CDT Submits Evidence Opposing Orwellian UK Surveillance Law

(Note: Due to a quirk in British Parliamentary procedure, we were unable to publish the text of the CDT submission until January 7, 2016. The full text of CDT’s submission is now posted.)

The United Kingdom is flirting with an online surveillance state of staggering proportions.

Parliament is currently considering new surveillance legislation – called the Draft Investigatory Powers Bill – that would gravely impact the human rights of the British people as well as people around the world. CDT submitted evidence this past Monday to the the Joint Committee on the Draft Investigatory Powers Bill arguing that the proposed legislation is deeply flawed, overly vague, and fundamentally hostile to human rights. The Draft Bill would require Internet companies to keep records of all Internet communications; it would allow poorly targeted government hacking, as well as bulk government hacking of many thousands of devices simultaneously (and require companies to help the government hack their own users); and it would pose a significant threat to communications security by undermining  end-to-end encryption.
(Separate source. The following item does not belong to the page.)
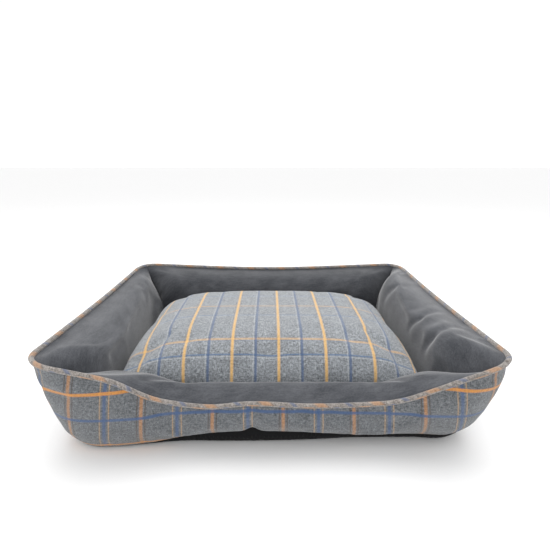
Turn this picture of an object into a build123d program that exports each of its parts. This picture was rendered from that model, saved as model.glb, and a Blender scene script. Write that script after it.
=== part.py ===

In CDT’s submission, we argue:

  • The features of the Draft Bill make it clearly incompatible with EU law and human rights treaties. There is no judicial approval required at all for certain kinds of highly intrusive surveillance practices in the Draft Bill. Further, the data retention elements require retaining communications data for every individual in the UK, a form of generalized surveillance that has been ruled illegal in the EU (by the Court of Justice of the EU in Digital Rights Ireland). Even where these new powers are “targeted,” the language allows essentially unconstrained forms of surveillance to be used on arbitrarily large groups of people, making it reckless and untargeted.
  • The definitions in the Draft Bill are insufficient and overly broad. Definitions should map unambiguously onto current features of Internet protocols and architecture so that Internet companies can understand what they will need to collect, retain, and be prepared to produce.
  • The scope and scale of data retention in the Draft Bill is beyond the pale. The level of intrusiveness involved in retaining records of all Internet communications – intruding into the private lives of innocent people – is disproportionate and, we believe, contravenes EU law and human rights treaties.
  • Targeted equipment interference represents an extreme and dangerous form of intrusion. “Equipment interference” (EI) refers to the practice of government-sanctioned hacking; that is, where law enforcement is authorized to “hack” into devices and services as part of crime prevention and investigation. The risks involved with EI are substantial (CDT’s Greg Nojeim recently published an essay discussing risks involved with private-sector “hacking back.”). As such, it is paramount that EI should only be used in a manner that is strictly lawful, necessary, and proportionate, and where other means are not feasible.  
  • Neither the police nor the security and intelligence services should have access to powers to undertake bulk equipment interference. Given the risks of EI, allowing the government to engage in EI in an untargeted manner or in a manner that would affect thousands to hundreds of thousands of devices at once is risky and could leave them open to hacking and exploitation by criminals, hostile governments, or others.
  • The Draft Bill should clarify whether the government can compel service providers to cease offering end-to-end encryption in their products and services. A part of the Draft Bill appears to allow the UK government to demand Internet companies to cease offering encrypted communications and services where the company could not produce the encryption key, decrypt the data, or provide copies of the underlying unencrypted data. If law, this would mean no private online conversations or transactions would truly be possible using services provided in the UK, completely undermining the trust needed to do business and the confidentiality and integrity needed to engage in private, predictable lives.

We are encouraged to hear that many other groups from civil society also submitted evidence on this Bill, and news reports indicate that submissions from Apple and Yahoo! emphasize many of the same concerns from CDT’s submission.

The Joint Committee on the Draft Investigatory Powers Bill will take all of the submitted evidence under consideration in the next few months before it must – in February – submit recommendations to the whole of Parliament on the Draft Bill. We expect the revised Bill to be considered by Parliament this coming Summer, and we will be there every step of the way.